Written problem: Output all lines exactly, with nothing added or dropped.

-*-*-

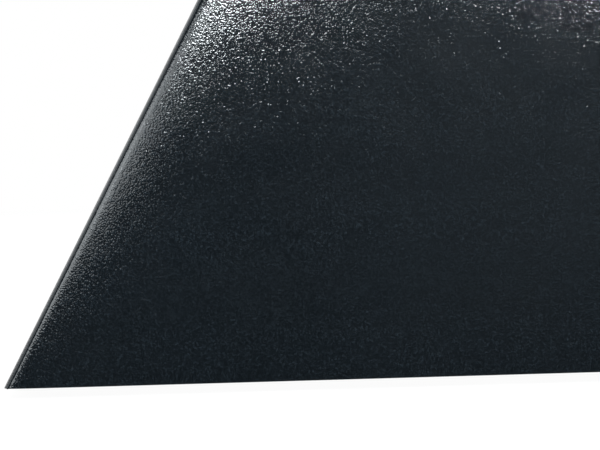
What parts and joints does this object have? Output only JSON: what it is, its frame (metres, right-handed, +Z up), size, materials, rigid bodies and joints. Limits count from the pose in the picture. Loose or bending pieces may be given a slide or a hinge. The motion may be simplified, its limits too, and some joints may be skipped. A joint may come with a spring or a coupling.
{
  "type": "slant board",
  "caption": "Fixed-slope slant board: closed wedge shell with a ribbed rubber tread deck, rubber feet and a folding carry handle recessed in its back panel.",
  "frame": {"origin": "on the floor, under the middle of the footprint", "axes": "+X down the slope towards the toe, +Y to the right of a user who stands facing up the slope, +Z up"},
  "size_m": [0.38, 0.36, 0.1654],
  "materials": {
    "shell_plastic": "satin",
    "handle_plastic": "satin",
    "base_plastic": "matte",
    "tread_rubber": "matte",
    "foot_rubber": "matte",
    "birch_ply": "matte",
    "screw_steel": "satin",
    "insert_brass": "satin"
  },
  "bodies": {
    "board": {"outer_shell": "shell_plastic", "grip_tread": "tread_rubber", "base_plate": "base_plastic", "base_screws": "screw_steel", "base_inserts": "insert_brass", "foot_washers": "screw_steel", "foot_screws": "screw_steel", "foot_inserts": "insert_brass", "handle_dish": "handle_plastic", "handle_pin_left": "screw_steel", "handle_pin_right": "screw_steel", "dish_screws": "screw_steel", "long_rib_left_outer": "birch_ply", "long_rib_left_inner": "birch_ply", "long_rib_centre": "birch_ply", "long_rib_right_inner": "birch_ply", "long_rib_right_outer": "birch_ply", "cross_rib_rear": "birch_ply", "cross_rib_middle": "birch_ply", "cross_rib_front": "birch_ply", "rear_left_foot": "foot_rubber", "rear_right_foot": "foot_rubber", "front_left_foot": "foot_rubber", "front_right_foot": "foot_rubber"},
    "handle": {"handle_bar": "handle_plastic"}
  },
  "joints": [
    {"name": "handle_swing", "type": "hinge", "parent": "board", "child": "handle", "pos_m": [-0.12478, 0, 0.10649], "axis": [0, 1, 0], "range_deg": [0, 118]}
  ]
}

-*-*-

Answer to the exercise:
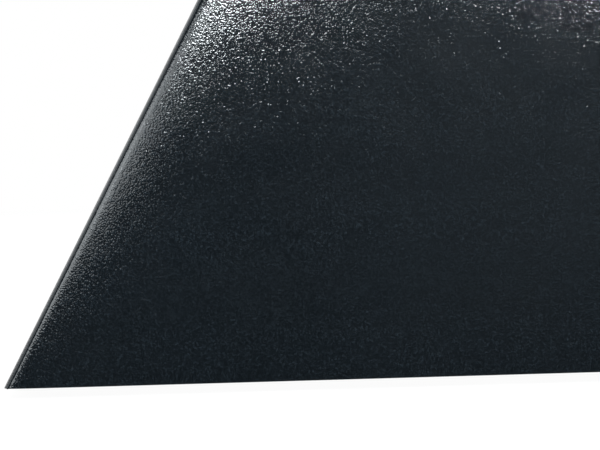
What parts and joints does this object have? Output only JSON: what it is, its frame (metres, right-handed, +Z up), size, materials, rigid bodies and joints. Limits count from the pose in the picture. Loose or bending pieces may be given a slide or a hinge. The motion may be simplified, its limits too, and some joints may be skipped. A joint may come with a spring or a coupling.
{
  "type": "slant board",
  "caption": "Fixed-slope slant board: closed wedge shell with a ribbed rubber tread deck, rubber feet and a folding carry handle recessed in its back panel.",
  "frame": {"origin": "on the floor, under the middle of the footprint", "axes": "+X down the slope towards the toe, +Y to the right of a user who stands facing up the slope, +Z up"},
  "size_m": [0.38, 0.36, 0.1654],
  "materials": {
    "shell_plastic": "satin",
    "handle_plastic": "satin",
    "base_plastic": "matte",
    "tread_rubber": "matte",
    "foot_rubber": "matte",
    "birch_ply": "matte",
    "screw_steel": "satin",
    "insert_brass": "satin"
  },
  "bodies": {
    "board": {"outer_shell": "shell_plastic", "grip_tread": "tread_rubber", "base_plate": "base_plastic", "base_screws": "screw_steel", "base_inserts": "insert_brass", "foot_washers": "screw_steel", "foot_screws": "screw_steel", "foot_inserts": "insert_brass", "handle_dish": "handle_plastic", "handle_pin_left": "screw_steel", "handle_pin_right": "screw_steel", "dish_screws": "screw_steel", "long_rib_left_outer": "birch_ply", "long_rib_left_inner": "birch_ply", "long_rib_centre": "birch_ply", "long_rib_right_inner": "birch_ply", "long_rib_right_outer": "birch_ply", "cross_rib_rear": "birch_ply", "cross_rib_middle": "birch_ply", "cross_rib_front": "birch_ply", "rear_left_foot": "foot_rubber", "rear_right_foot": "foot_rubber", "front_left_foot": "foot_rubber", "front_right_foot": "foot_rubber"},
    "handle": {"handle_bar": "handle_plastic"}
  },
  "joints": [
    {"name": "handle_swing", "type": "hinge", "parent": "board", "child": "handle", "pos_m": [-0.12478, 0, 0.10649], "axis": [0, 1, 0], "range_deg": [0, 118]}
  ]
}